*RECORDED INFORMATION*:
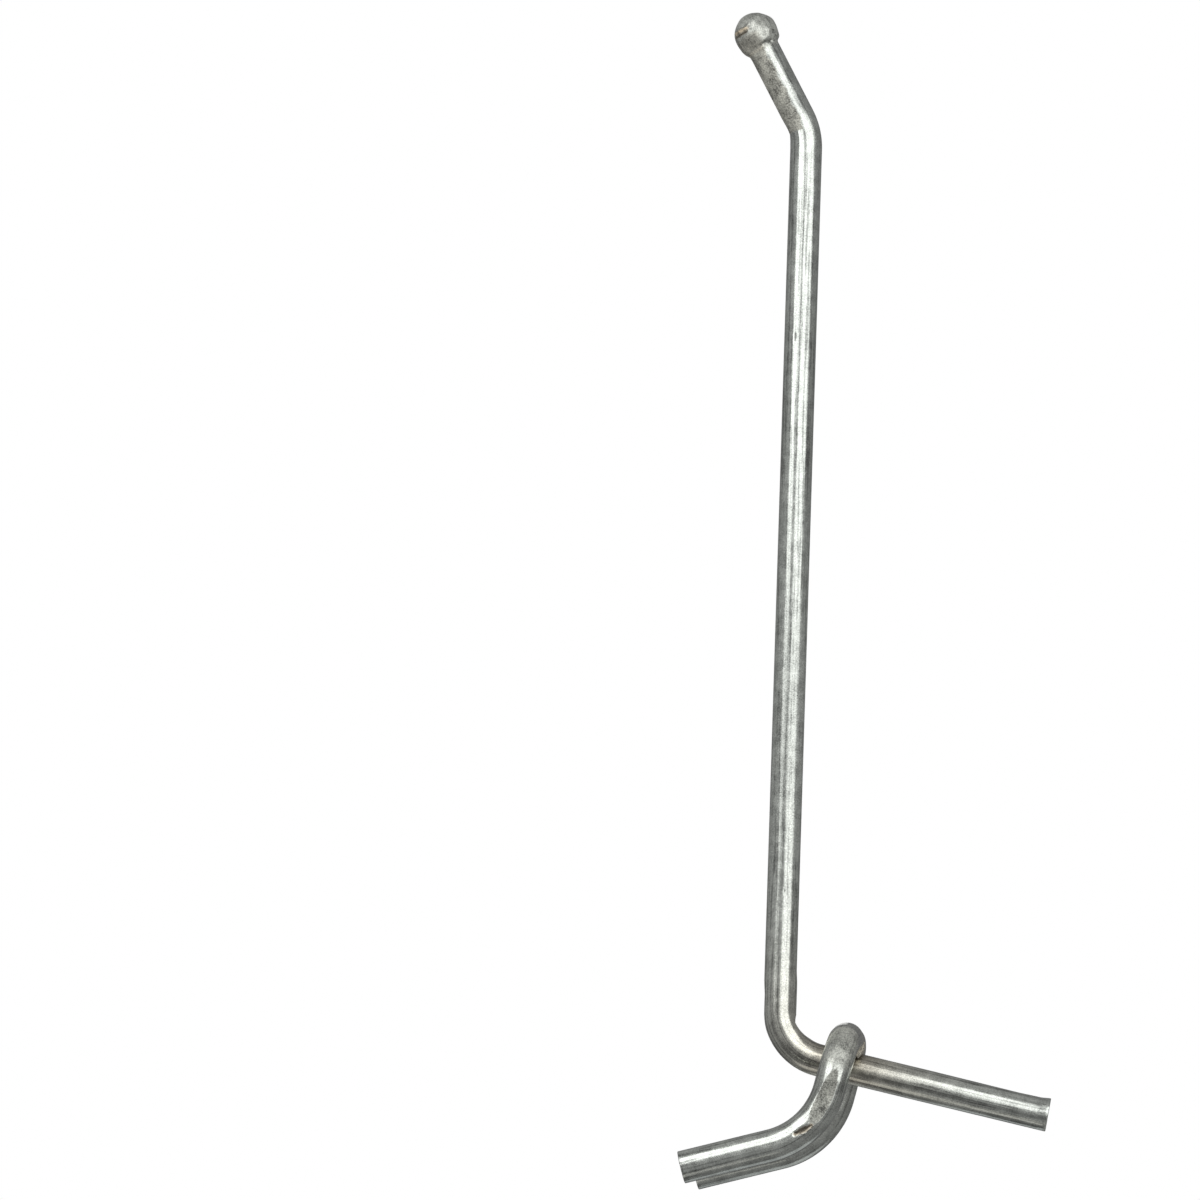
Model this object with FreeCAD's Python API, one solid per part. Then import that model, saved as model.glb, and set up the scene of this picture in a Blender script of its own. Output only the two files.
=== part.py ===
import FreeCAD, Part
import math
import os

# A two-prong pegboard hook, bent from bright zinc-plated steel wire.
# One wire is the load arm: a rounded ball at its tip, a short upturned end, the long
# arm, a tight bend and a straight leg that bears on the face of the board.
# A second wire is a U-shaped bracket, resistance-welded across the leg. Its two prongs
# go through neighbouring holes of the board and hook up behind it.
#
# Frame: +Z up, +X along the board, +Y into the board, whose front face is Y = 0.
# The origin is midway between the two prongs, where they cross that face.

# Wire and board, in millimetres. The pitch is the standard spacing of the holes.
wire_diameter = 3.5
hole_pitch = 25.4

# Load arm. Lengths run between the points where the straight centrelines cross.
leg_length = 30.0
arm_length = 101.0
tip_length = 12.3
arm_rise_angle = 11.8
tip_rise_angle = 28.5
main_bend_radius = 5.6
tip_bend_radius = 7.5

# Ball formed at the end of the arm, with a small flat at its very end.
ball_diameter = 4.9
ball_flat_diameter = 1.4
ball_neck_radius = 0.5

# Sheared end of the leg: the cut is a little off square, longer at the back, and
# lifts a burr at the front.
shear_angle = 3.7
burr_length = 1.0
burr_height = 0.3

# Bracket. The crossbar is straight where it is welded and bows back on both sides
# towards the board, and both prongs slope up slightly.
crossbar_drop = 7.15
crossbar_middle_length = 6.0
crossbar_bow_angle = 7.0
crossbar_bow_radius = 30.0
bracket_corner_radius = 5.0
prong_slope_angle = 1.7
prong_straight_length = 0.45
hook_bend_radius = 8.7
hook_bend_angle = 61.0
hook_length = 9.8

# Weld: the wires sink into each other and squeeze out a thin lip of metal, which
# leans towards the free end of the leg.
weld_set_down = 0.65
flash_width = 0.34
flash_lean = 0.14

wire_radius = wire_diameter / 2
ball_radius = ball_diameter / 2
flash_radius = wire_radius + flash_width
leg_axis_y = -wire_radius
crossbar_y = leg_axis_y - (wire_diameter - weld_set_down)
crossbar_z = crossbar_y * math.tan(math.radians(prong_slope_angle))
corner_z = crossbar_z + crossbar_drop
weld_plane_y = (leg_axis_y + crossbar_y) / 2
leg_end_z = corner_z - leg_length

# The leg is swept this much past its end, and the slanted shear takes it off.
shear_reach = wire_diameter * math.tan(math.radians(shear_angle))

# Reach of the cutting blocks, larger than any piece that they trim.
ample = 4 * wire_diameter

origin = FreeCAD.Vector(0, 0, 0)
x_axis = FreeCAD.Vector(1, 0, 0)
z_axis = FreeCAD.Vector(0, 0, 1)


def turned(vector, axis, angle):
    """Return a vector turned about an axis through the origin, in degrees."""
    return FreeCAD.Rotation(axis, angle).multVec(vector)


def wire_section(centre, direction):
    """Return the round outline of the wire's section."""
    return Part.Wire([Part.makeCircle(wire_radius, centre, direction)])


def swept_wire(edges):
    """Sweep the wire's section along joined edges, the first of which is straight."""
    path = Part.Wire(edges)
    first = path.OrderedEdges[0]
    start = path.OrderedVertexes[0].Point
    section = wire_section(start, first.tangentAt(first.FirstParameter))
    return path.makePipeShell([section], True, False)


def setback(radius, angle):
    """Return how far before the crossing of two centrelines their bend begins."""
    return radius * math.tan(math.radians(angle) / 2)


class BendingPath:
    """A centreline made as a wire bender makes it: feed, bend, feed, bend."""

    def __init__(self, start, direction):
        self.point = start
        self.direction = direction
        self.edges = []

    def feed(self, length):
        """Add a straight stretch."""
        end = self.point + self.direction * length
        self.edges.append(Part.makeLine(self.point, end))
        self.point = end

    def bend(self, radius, angle, axis):
        """Add an arc that turns the direction about an axis, in degrees."""
        centre = self.point + axis.cross(self.direction) * radius
        spoke = self.point - centre
        middle = centre + turned(spoke, axis, angle / 2)
        end = centre + turned(spoke, axis, angle)
        self.edges.append(Part.Arc(self.point, middle, end).toShape())
        self.point = end
        self.direction = turned(self.direction, axis, angle)


def ball_end(centre, direction, stem_length):
    """Return the ball, its neck and the straight stem, turned about the stem's axis."""
    neck_rise = wire_radius + ball_neck_radius
    neck_reach = ball_radius + ball_neck_radius
    neck_back = math.sqrt(neck_reach**2 - neck_rise**2)
    flat_radius = ball_flat_diameter / 2
    flat_height = math.sqrt(ball_radius**2 - flat_radius**2)
    neck_centre = FreeCAD.Vector(neck_rise, 0, -neck_back)
    to_ball = (neck_centre * -1).normalize()
    to_stem = x_axis * -1
    axis_foot = z_axis * -stem_length
    stem_foot = FreeCAD.Vector(wire_radius, 0, -stem_length)
    stem_top = neck_centre + to_stem * ball_neck_radius
    neck_middle = neck_centre + (to_ball + to_stem).normalize() * ball_neck_radius
    ball_foot = neck_centre + to_ball * ball_neck_radius
    widest = x_axis * ball_radius
    flat_rim = FreeCAD.Vector(flat_radius, 0, flat_height)
    flat_centre = z_axis * flat_height
    outline = [
        Part.makeLine(axis_foot, stem_foot),
        Part.makeLine(stem_foot, stem_top),
        Part.Arc(stem_top, neck_middle, ball_foot).toShape(),
        Part.Arc(ball_foot, widest, flat_rim).toShape(),
        Part.makeLine(flat_rim, flat_centre),
        Part.makeLine(flat_centre, axis_foot),
    ]
    solid = Part.Face(Part.Wire(outline)).revolve(origin, z_axis, 360)
    solid.Placement = FreeCAD.Placement(centre, FreeCAD.Rotation(z_axis, direction))
    return solid


def leg_burr():
    """Return the lip that the shear lifts at the front of the leg's end."""
    foot_centre = FreeCAD.Vector(0, leg_axis_y, leg_end_z + burr_length)
    rim_centre = FreeCAD.Vector(0, leg_axis_y - burr_height / 2, leg_end_z - shear_reach)
    foot = wire_section(foot_centre, z_axis)
    rim = Part.Wire([Part.makeCircle(wire_radius + burr_height / 2, rim_centre, z_axis)])
    return Part.makeLoft([foot, rim], True)


def leg_shear_cut():
    """Return the block that takes the leg's end off square."""
    pivot = FreeCAD.Vector(0, leg_axis_y, leg_end_z)
    corner = pivot - FreeCAD.Vector(ample / 2, ample / 2, ample)
    return Part.makeBox(ample, ample, ample, corner).rotated(pivot, x_axis, -shear_angle)


def arm_wire():
    """Return the load arm: leg, main bend, arm, upturned tip and ball."""
    main_angle = 90 - arm_rise_angle
    main_setback = setback(main_bend_radius, main_angle)
    tip_setback = setback(tip_bend_radius, tip_rise_angle)
    stem_length = tip_length - tip_setback
    path = BendingPath(FreeCAD.Vector(0, leg_axis_y, leg_end_z - shear_reach), z_axis)
    path.feed(shear_reach + leg_length - main_setback)
    path.bend(main_bend_radius, main_angle, x_axis)
    path.feed(arm_length - main_setback - tip_setback)
    path.bend(tip_bend_radius, tip_rise_angle, x_axis * -1)
    rod = swept_wire(path.edges)
    ball_centre = path.point + path.direction * stem_length
    rod = rod.fuse([ball_end(ball_centre, path.direction, stem_length), leg_burr()])
    return rod.cut(leg_shear_cut())


def bracket_wire():
    """Return the U-shaped bracket: crossbar, two prongs and their upturned ends."""
    slant = math.radians(crossbar_bow_angle)
    middle_reach = crossbar_middle_length / 2
    bow_reach = crossbar_bow_radius * math.sin(slant)
    corner_reach = bracket_corner_radius * (1 - math.sin(slant))
    side_reach = hole_pitch / 2 - middle_reach - bow_reach - corner_reach
    path = BendingPath(x_axis * middle_reach, x_axis)
    middle = Part.makeLine(path.point * -1, path.point)
    path.bend(crossbar_bow_radius, crossbar_bow_angle, z_axis)
    path.feed(side_reach / math.cos(slant))
    path.bend(bracket_corner_radius, 90 - crossbar_bow_angle, z_axis)
    path.feed(prong_straight_length)
    path.bend(hook_bend_radius, hook_bend_angle, x_axis)
    path.feed(hook_length)
    left_half = [edge.mirror(origin, x_axis) for edge in reversed(path.edges)]
    bracket = swept_wire(left_half + [middle] + path.edges)
    bracket.rotate(origin, x_axis, prong_slope_angle)
    bracket.translate(FreeCAD.Vector(0, crossbar_y, crossbar_z))
    return bracket


def weld_flash():
    """Return the lip of metal squeezed out where the two wires cross."""
    leg_start = FreeCAD.Vector(0, leg_axis_y, crossbar_z - ample)
    bar_start = FreeCAD.Vector(-ample, crossbar_y, crossbar_z - flash_lean)
    around_leg = Part.makeCylinder(flash_radius, 2 * ample, leg_start, z_axis)
    around_bar = Part.makeCylinder(flash_radius, 2 * ample, bar_start, x_axis)
    return around_leg.common(around_bar)


def split_at_weld_plane(shared):
    """Split what both wires would fill into its front and its back half."""
    corner = FreeCAD.Vector(-ample / 2, weld_plane_y - ample, crossbar_z - ample / 2)
    front_block = Part.makeBox(ample, ample, ample, corner)
    return shared.common(front_block), shared.cut(front_block)


def build_pieces():
    """Return the two wires as they meet face to face at the weld."""
    arm = arm_wire()
    bracket = bracket_wire()
    front, back = split_at_weld_plane(arm.common(bracket))
    flash = weld_flash().cut(bracket)
    arm = arm.fuse(flash).cut(front).removeSplitter()
    bracket = bracket.cut(back).removeSplitter()
    return {"load_arm": arm, "prong_bracket": bracket}


if __name__ == "__main__":
    os.makedirs("parts", exist_ok=True)
    for node, shape in build_pieces().items():
        shape.exportStep(os.path.join("parts", node + ".step"))
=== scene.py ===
import logging
import math
from collections.abc import Callable
from dataclasses import dataclass, field
from enum import Enum

import bmesh
import bpy
import numpy as np
from mathutils import Matrix, Vector


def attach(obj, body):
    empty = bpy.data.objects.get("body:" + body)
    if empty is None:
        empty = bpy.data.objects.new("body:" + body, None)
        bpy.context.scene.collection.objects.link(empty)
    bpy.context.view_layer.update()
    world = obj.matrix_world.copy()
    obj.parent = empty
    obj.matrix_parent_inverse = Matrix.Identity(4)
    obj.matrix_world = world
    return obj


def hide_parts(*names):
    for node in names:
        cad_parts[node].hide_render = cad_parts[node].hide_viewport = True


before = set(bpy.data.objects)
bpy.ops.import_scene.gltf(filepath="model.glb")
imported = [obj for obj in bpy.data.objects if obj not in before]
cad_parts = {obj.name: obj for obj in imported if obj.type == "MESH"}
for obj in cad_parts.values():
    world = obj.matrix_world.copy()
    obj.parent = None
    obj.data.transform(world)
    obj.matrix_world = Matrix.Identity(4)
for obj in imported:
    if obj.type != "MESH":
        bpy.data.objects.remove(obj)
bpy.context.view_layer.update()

MM = 0.001
X_AXIS = Vector((1, 0, 0))
Y_AXIS = Vector((0, 1, 0))
Z_AXIS = Vector((0, 0, 1))
WHITE = (1, 1, 1, 1)
ROOT_BODY = "root"
FLOAT, VECTOR, COLOUR = "NodeSocketFloat", "NodeSocketVector", "NodeSocketColor"

# The wires, which meet face to face at the weld plane. The board's front is Y = 0.
WIRE_RADIUS = 1.75 * MM
LEG_AXIS_Y = -1.75 * MM
CROSSBAR_Y = -4.6 * MM
WELD_PLANE_Y = -3.175 * MM

# How finely a mesh is made, and what is too small to count.
ROUND_SIDES = 96
END_INSETS = (0.4 * MM, 0.5 * MM)
SAME_PLACE = 0.001 * MM
LEAST_SHARE = 0.01
LEAST_PUSH = 1e-8

log = logging.getLogger("pegboard_hook")


class Node(Enum):
    """The two welded wires, by the names of their CAD nodes."""

    LOAD_ARM = "load_arm"
    PRONG_BRACKET = "prong_bracket"


class Channel(Enum):
    """What each point of a wire carries for its finish.

    ROD is its place in the wire as if it were never bent, in millimetres. The other
    holds three shares: how far a tool has dulled it, how far it is darkened, partly by
    tool marks and sooting and partly as painted shade in creases, grooves, dents and
    nicks, and how far heat or a crevice has browned it.
    """

    ROD = "rod"
    WEAR = "wear_and_shade"


class Push(Enum):
    """The direction in which a tool moves a surface, as the Displace modifier names it."""

    NORMAL = "NORMAL"
    Y = "Y"


def leave_edit_mode() -> None:
    """Go back to object mode."""
    bpy.ops.object.mode_set(mode="OBJECT")


def deselect_all() -> None:
    """Deselect every object, and leave edit mode if it is on."""
    if bpy.context.mode != "OBJECT":
        leave_edit_mode()
    bpy.ops.object.select_all(action="DESELECT")


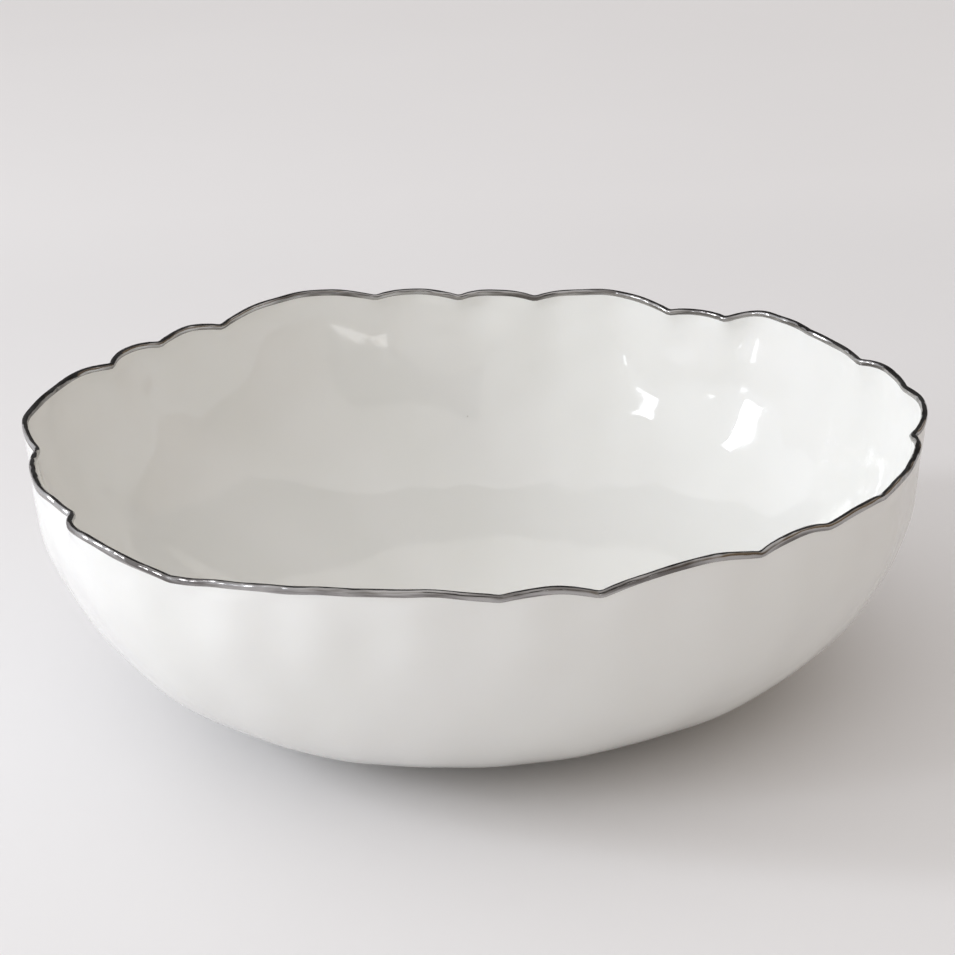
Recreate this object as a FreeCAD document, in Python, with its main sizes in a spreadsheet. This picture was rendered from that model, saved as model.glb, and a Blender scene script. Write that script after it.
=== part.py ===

*TASK STATEMENT*:
Retype, exactly and in full, the lines above from the one containing "arm = arm_wire()" through the one containing "before = set(bpy.data.objects)".

*RESULT*:
    arm = arm_wire()
    bracket = bracket_wire()
    front, back = split_at_weld_plane(arm.common(bracket))
    flash = weld_flash().cut(bracket)
    arm = arm.fuse(flash).cut(front).removeSplitter()
    bracket = bracket.cut(back).removeSplitter()
    return {"load_arm": arm, "prong_bracket": bracket}


if __name__ == "__main__":
    os.makedirs("parts", exist_ok=True)
    for node, shape in build_pieces().items():
        shape.exportStep(os.path.join("parts", node + ".step"))
=== scene.py ===
import logging
import math
from collections.abc import Callable
from dataclasses import dataclass, field
from enum import Enum

import bmesh
import bpy
import numpy as np
from mathutils import Matrix, Vector


def attach(obj, body):
    empty = bpy.data.objects.get("body:" + body)
    if empty is None:
        empty = bpy.data.objects.new("body:" + body, None)
        bpy.context.scene.collection.objects.link(empty)
    bpy.context.view_layer.update()
    world = obj.matrix_world.copy()
    obj.parent = empty
    obj.matrix_parent_inverse = Matrix.Identity(4)
    obj.matrix_world = world
    return obj


def hide_parts(*names):
    for node in names:
        cad_parts[node].hide_render = cad_parts[node].hide_viewport = True


before = set(bpy.data.objects)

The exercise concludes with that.